In an unprecedented move, Hockey India has swapped the men’s and women’s team coaches after a week-long review of the Commonwealth Games that concluded recently in Australia, where both teams finished fourth.
The game’s governing body sacked Sjoerd Marijne as coach of the men’s team on Tuesday and named Harendra Singh as his replacement. Harendra, who led the junior men’s team to the World Cup title in 2016, had succeeded Marijne as the women’s team coach last October. Both have been given contracts till 2020 Tokyo Olympics.
Speaking to The Indian Express, Hockey India’s high performance director David John said Marijne was removed as the men’s team coach because of the poor result in Gold Coast, where the team finished outside the podium after silver medals in the last two editions.
Curiously, though, John admitted that the coach wasn’t at fault as much as the players.
“The team actually caused the problem. If they had performed to standard, particularly the strikers, we wouldn’t be in this situation. At every match in the Commonwealth Games, we should have been leading 3-0 at quarter-time… The strikers didn’t get the results, didn’t get the goals. As a result, we put ourselves under pressure and as a result of that pressure, we finished fourth,” John told The Indian Express.
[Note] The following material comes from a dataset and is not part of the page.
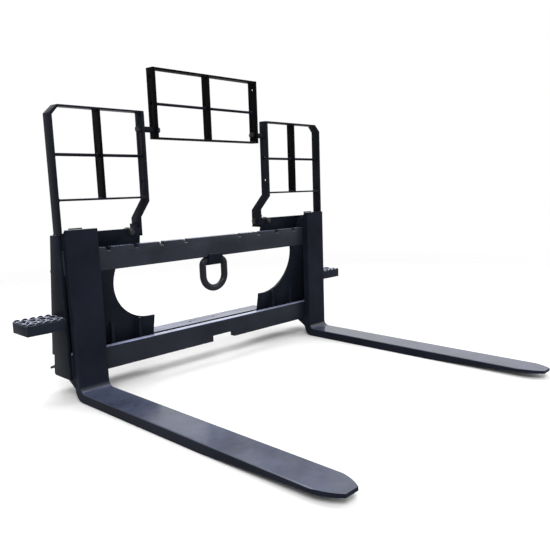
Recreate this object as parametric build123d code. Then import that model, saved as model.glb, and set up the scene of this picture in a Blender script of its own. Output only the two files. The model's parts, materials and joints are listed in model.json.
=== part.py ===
from build123d import *
from math import cos, radians, sqrt, tan
import os

# Pallet fork attachment for a skid steer loader: a rail frame with a walk-through
# coupler, two forks that slide along the rails, a load guard in three pieces,
# a towing ring and two side steps.
# X runs across the frame, -Y points out along the forks, +Z is up, and the forks
# lie on the floor at Z = 0. All sizes are in millimetres.
# While modelling, Y = 0 is the front face of the rails.

# Rails, class II carriage
carriage_height = 406.4
rail_height = 76.2
rail_thickness = 25.4
rail_ground_gap = 76.2
frame_half_width = 597.0
side_plate_thickness = 9.5

# Distances in from the frame's outer edge
fork_inset = 63.6
guard_width = 320.0
coupler_post_width = 70.0
coupler_low_band_inset = 287.0
window_plate_width = 344.0
window_inset = 325.0
pin_slot_inset = 127.0
inner_gusset_inset = 276.0
outer_gusset_inset = 172.0
upper_rib_inset = 282.0

# Latch notches in the upper rail
notch_pitch = 101.6
notch_pairs = 5
notch_depth = 14.0
notch_mouth = 20.0
notch_floor = 13.0

# Loading notch in the lower rail
loading_notch_centre = 26.0
loading_notch_width = 104.0
loading_notch_depth = 22.0

# Side plates
side_plate_top = 530.0
side_plate_bottom = 70.5
coupler_face_y = 58.0
coupler_face_z = 486.5
coupler_lean_deg = 8.4
relief_top = 138.0
relief_bottom = 76.0
relief_depth = 14.0
side_plate_toe = 6.0

# Window plates between the rails
window_plate_thickness = 9.5
window_plate_lean_deg = 10.8
window_plate_top_y = 2.0
window_centre_z = 365.0
window_radius = 146.0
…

Marijne is the 24th coach of the men’s team who has been sacked in as many years, and the fifth in last five years. John, who was the Indian team’s physio at the London Olympics, said the below-par performance of the players has largely been the reason for this.
“I think it’s been a problem for the last five coaches since 2011. We continually come up with statistics like we had the most circle entries in every tournament but at the end of the day, we don’t get the most number of goals in the tournament and it’s causing us problems,” he said.
With the Commonwealth Games debacle triggering panic within Hockey India, a review meeting was called last week when senior players criticised the coach’s strategies and selection policies. They expressed doubts over his ability to help the team defend its Asian Games gold medal in August and come up with a respectable performance at the World Cup in December. This loss of trust was the final nail in the coffin for Marijne, said sources.
While the fourth-place finish is considered “dismal” for the men, the same position has been seen as a “positive” for the women, more so because they stunned Olympic champions England in the group stages. Harendra has been credited for the turnaround in his six-month stint with the team, during which they also won the Asia Cup.
John said the swap of coaches is a win-win scenario for all. Marijne, he said, enjoys the confidence of the women players while Harendra has plenty of experience in handling the men’s team.
However, John claimed that “significant changes” will be made to the playing group and that the players have been pulled up as well. “The players are also going to be made very much aware that it was their execution and performance… that needs to improve. We can’t keep continuing to sack coaches,” he said.